What you will do:
Keep only the lines from the top of the listing through the one with "# %% Read a table along a smooth curve", and reproduce them unaltered.
╭─ Available records
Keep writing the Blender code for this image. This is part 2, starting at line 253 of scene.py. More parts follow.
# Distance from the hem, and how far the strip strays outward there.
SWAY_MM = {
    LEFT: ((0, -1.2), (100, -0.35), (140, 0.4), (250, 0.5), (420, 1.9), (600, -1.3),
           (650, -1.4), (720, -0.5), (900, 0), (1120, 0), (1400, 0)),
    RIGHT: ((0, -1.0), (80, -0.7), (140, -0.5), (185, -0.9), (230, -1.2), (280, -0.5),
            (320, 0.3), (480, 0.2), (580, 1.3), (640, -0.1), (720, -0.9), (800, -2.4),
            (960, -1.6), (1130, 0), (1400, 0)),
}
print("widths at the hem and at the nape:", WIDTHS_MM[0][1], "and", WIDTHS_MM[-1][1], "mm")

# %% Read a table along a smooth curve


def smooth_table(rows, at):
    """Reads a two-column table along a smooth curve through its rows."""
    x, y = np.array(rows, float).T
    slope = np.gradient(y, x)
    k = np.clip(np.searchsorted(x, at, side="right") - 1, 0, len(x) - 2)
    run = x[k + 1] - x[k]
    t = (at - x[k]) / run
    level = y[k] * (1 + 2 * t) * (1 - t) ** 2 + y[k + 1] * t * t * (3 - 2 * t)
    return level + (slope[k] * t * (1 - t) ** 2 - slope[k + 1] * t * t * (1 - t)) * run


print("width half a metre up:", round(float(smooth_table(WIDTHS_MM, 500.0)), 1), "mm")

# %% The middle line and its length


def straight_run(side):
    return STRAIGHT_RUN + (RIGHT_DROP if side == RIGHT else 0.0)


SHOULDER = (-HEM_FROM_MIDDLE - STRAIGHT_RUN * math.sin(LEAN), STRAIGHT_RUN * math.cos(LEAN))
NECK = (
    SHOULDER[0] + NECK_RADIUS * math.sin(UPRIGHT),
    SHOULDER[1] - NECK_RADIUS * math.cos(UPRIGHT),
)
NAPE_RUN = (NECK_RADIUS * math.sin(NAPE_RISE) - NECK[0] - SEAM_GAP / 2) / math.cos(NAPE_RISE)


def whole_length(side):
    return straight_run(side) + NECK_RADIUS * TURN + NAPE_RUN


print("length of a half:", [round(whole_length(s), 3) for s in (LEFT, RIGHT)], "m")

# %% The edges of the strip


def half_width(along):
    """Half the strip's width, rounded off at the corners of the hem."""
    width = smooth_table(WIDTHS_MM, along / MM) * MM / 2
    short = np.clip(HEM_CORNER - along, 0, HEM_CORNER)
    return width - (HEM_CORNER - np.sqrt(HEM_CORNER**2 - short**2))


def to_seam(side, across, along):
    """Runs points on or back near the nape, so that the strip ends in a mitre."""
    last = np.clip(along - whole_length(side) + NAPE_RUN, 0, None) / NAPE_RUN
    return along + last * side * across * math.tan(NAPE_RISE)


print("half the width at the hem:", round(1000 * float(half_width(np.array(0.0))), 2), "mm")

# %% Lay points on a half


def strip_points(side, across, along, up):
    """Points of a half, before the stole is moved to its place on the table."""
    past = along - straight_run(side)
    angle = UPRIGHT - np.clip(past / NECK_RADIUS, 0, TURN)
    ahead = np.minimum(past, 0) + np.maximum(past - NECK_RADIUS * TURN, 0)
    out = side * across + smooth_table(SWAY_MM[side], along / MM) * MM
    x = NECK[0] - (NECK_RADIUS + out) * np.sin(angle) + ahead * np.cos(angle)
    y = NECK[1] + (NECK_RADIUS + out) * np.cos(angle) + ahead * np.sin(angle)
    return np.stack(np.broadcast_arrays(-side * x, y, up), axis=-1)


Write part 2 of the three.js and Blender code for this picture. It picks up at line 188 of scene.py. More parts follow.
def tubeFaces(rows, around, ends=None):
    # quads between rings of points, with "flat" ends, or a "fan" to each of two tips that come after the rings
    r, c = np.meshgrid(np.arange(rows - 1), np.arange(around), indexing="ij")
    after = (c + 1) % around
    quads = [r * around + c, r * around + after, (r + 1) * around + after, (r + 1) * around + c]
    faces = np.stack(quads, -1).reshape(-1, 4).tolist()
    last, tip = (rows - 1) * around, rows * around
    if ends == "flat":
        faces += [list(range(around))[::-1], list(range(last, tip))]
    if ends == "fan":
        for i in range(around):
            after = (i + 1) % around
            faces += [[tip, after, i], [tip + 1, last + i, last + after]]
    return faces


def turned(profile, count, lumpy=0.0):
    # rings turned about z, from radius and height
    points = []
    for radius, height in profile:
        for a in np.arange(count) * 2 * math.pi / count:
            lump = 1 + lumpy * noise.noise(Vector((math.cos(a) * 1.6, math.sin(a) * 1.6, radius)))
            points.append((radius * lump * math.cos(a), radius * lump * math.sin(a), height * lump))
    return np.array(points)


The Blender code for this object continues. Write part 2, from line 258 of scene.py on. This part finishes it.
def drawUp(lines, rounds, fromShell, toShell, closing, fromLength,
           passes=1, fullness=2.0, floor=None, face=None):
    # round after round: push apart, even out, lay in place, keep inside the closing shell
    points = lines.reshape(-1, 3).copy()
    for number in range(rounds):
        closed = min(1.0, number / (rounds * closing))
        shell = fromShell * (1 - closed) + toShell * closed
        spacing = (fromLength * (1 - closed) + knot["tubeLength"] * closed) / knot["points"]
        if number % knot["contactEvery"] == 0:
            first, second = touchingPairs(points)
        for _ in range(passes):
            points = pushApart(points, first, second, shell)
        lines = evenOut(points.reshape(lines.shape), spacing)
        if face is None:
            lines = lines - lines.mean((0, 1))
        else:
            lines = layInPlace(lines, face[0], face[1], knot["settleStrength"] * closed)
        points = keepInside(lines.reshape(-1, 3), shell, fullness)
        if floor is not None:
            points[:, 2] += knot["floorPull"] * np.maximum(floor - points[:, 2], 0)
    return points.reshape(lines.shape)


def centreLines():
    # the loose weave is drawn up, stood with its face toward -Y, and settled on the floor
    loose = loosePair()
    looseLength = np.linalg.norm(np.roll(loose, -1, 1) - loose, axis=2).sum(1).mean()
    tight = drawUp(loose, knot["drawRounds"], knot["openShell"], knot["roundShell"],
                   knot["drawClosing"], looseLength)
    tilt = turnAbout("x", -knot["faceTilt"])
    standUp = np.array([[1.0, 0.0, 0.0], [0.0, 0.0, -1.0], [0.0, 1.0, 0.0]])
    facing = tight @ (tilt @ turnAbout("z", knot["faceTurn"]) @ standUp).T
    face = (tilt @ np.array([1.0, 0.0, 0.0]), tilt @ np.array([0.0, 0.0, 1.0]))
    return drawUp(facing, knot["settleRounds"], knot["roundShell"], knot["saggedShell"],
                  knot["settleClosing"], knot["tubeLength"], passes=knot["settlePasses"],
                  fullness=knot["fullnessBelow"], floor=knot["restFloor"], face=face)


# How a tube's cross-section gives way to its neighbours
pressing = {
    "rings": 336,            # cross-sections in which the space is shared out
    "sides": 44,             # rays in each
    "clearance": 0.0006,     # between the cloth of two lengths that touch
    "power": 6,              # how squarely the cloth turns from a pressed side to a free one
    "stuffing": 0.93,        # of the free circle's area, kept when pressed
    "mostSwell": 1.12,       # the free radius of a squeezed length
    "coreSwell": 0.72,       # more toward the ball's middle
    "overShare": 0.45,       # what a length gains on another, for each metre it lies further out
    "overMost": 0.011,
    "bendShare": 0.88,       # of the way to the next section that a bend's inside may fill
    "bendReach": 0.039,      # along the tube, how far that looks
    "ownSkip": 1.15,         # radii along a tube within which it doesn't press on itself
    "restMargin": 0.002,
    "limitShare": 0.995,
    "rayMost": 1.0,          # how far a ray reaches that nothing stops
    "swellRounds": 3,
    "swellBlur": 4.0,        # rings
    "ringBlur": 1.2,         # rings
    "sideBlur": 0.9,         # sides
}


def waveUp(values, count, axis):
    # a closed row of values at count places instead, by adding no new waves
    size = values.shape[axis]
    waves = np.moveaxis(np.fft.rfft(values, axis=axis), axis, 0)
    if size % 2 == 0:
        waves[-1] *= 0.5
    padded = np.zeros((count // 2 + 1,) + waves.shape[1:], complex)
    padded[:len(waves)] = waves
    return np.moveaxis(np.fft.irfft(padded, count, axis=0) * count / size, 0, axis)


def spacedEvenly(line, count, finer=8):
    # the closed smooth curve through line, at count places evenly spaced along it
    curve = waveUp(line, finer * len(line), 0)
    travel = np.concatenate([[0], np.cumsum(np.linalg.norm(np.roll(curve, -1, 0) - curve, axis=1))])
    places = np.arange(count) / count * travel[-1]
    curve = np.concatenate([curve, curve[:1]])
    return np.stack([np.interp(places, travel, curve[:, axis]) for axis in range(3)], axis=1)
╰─
The result:
Keep writing the Blender code for this image. This is part 2, starting at line 253 of scene.py. More parts follow.
# Distance from the hem, and how far the strip strays outward there.
SWAY_MM = {
    LEFT: ((0, -1.2), (100, -0.35), (140, 0.4), (250, 0.5), (420, 1.9), (600, -1.3),
           (650, -1.4), (720, -0.5), (900, 0), (1120, 0), (1400, 0)),
    RIGHT: ((0, -1.0), (80, -0.7), (140, -0.5), (185, -0.9), (230, -1.2), (280, -0.5),
            (320, 0.3), (480, 0.2), (580, 1.3), (640, -0.1), (720, -0.9), (800, -2.4),
            (960, -1.6), (1130, 0), (1400, 0)),
}
print("widths at the hem and at the nape:", WIDTHS_MM[0][1], "and", WIDTHS_MM[-1][1], "mm")

# %% Read a table along a smooth curve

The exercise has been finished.